Kamis, 05 Januari 2012

MOBIL NASIONAL


MOBIL NASIONAL

Jargon “mencintai produk dalam negeri” sudah lama muncul, tapi sayang realisasinya belum begitu terlihat. Sekarang muncul informasi tentang adanya mobil buatan anak-anak negeri sebuah SMK di Solo, Jawa Tengah yang memperoleh dukungan dari walikotanya, yakni mobil esemka tersebut dijadikan mobil dinas walikota. Ini langkah apresiasi yang sangat bagus, karena akan menguatkan kepercayaan pasar terhadap kualitas kendaraan tersebut.
Kualitas produk dalam negeri belum selevel dengan produk luar negeri itu enggak masalah, apalagi bagi para pejabat  pemerintah. Bukankah pemerintah itu tugasnya melayani masyarakat.
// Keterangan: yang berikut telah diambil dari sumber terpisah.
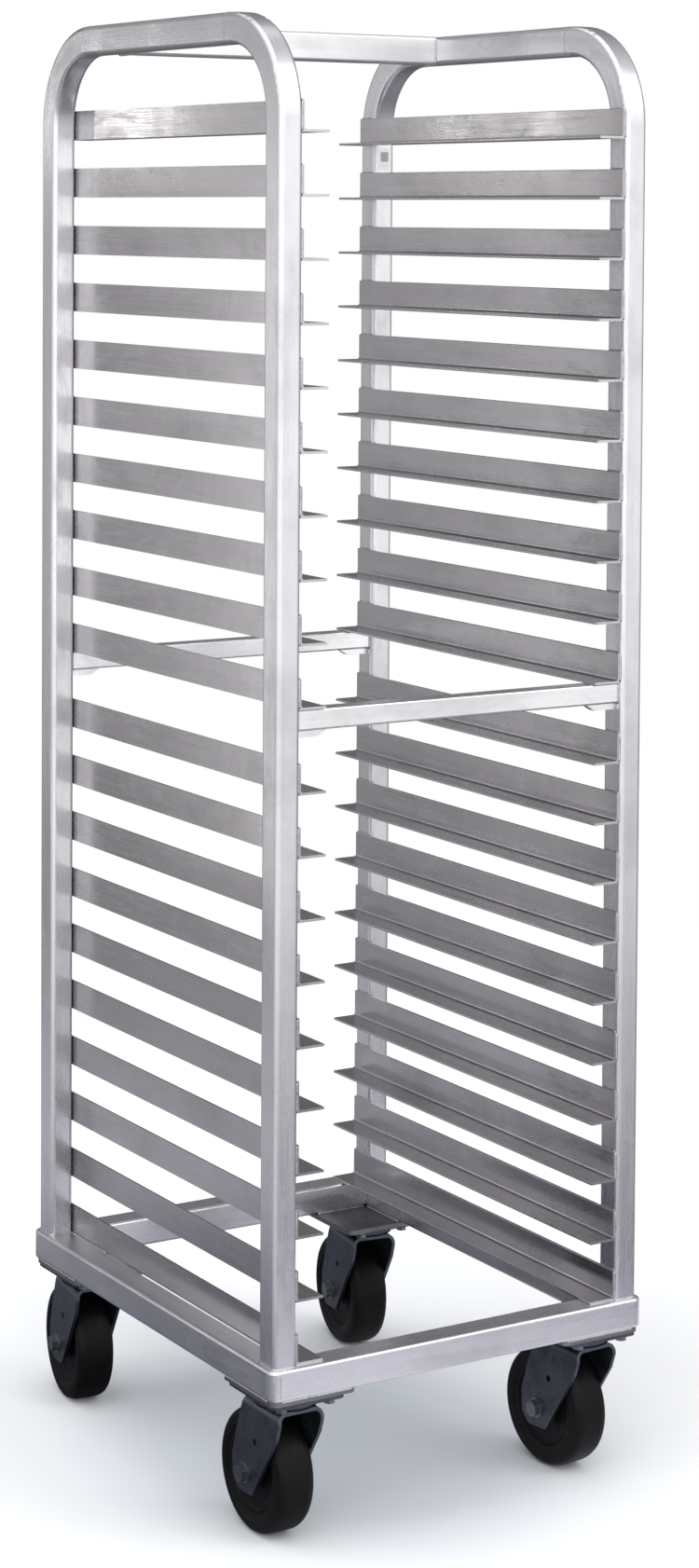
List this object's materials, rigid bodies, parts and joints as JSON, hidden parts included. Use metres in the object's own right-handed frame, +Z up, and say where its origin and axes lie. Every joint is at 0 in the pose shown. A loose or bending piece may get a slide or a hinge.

Dengan harga minimal 95 juta dan maksimal 240, serta diperkirakan akan laku kalau dijual dalam rentang 120 sampai 150 juta menurut perbincangan di salah satu stasiun televisi swasta, maka mobil tersebut diperkirakan cukup memadai sebagai sarana transportasi, karena para narasumber jabatannya cukup kompeten di bidangnya.
Apakah merasa minder menggunakan mobil seharga 95 juta? Saya pikir, seharga itu sudah mahal, harusnya pemimpin sudah habis hartanya demi memberi makan rakyat. Pejabat pemerintah itu bukan mencari lowongan pekerjaan, tapi sudah memiliki pekerjaan dan ingin membaktikan dirinya untuk bangsa. Pemikiran seperti ini harus ditanam, disiram, dan dipelihara baik-baik sejak masih miskin, agar ketika kaya tidak menjadi konsumen harta, tapi penderma harta. Di sini perlu komunikasi antara Si miskin dan Si kaya dengan pemikiran yang sama-sama terbuka. Si miskin tidak terlalu menyalahkan Si kaya, Si kaya tidak melupakan Si miskin. Persiapan calon pejabat pemerintah dalam “karantina kemiskinan”, barangkali akan menjadi pembinaan mental yang cukup agar para pejabat terbiasa hidup “miskin” (kata “miskin “diambil sebagai padanan kata “sederhana”, karena kata “sederhana” dan frase “hidup berkecukupan” seringkali dimanipulasi artinya menjadi kurang kaya karena menilai sederhana dibandingkan orang yang lebih kaya. Dengan terbiasa hidup “miskin” dalam karantina, maka akan malu ketika hidup berkecukupan, sementara rakyatnya masih banyak yang kelaparan.
“Seandainya negeri ini baru mampu memproduksi sandal jepit, maka itu lebih layak digunakan walaupun oleh seorang pejabat pemerintah sekalipun.”
Semoga harapan ini tidak berlebihan!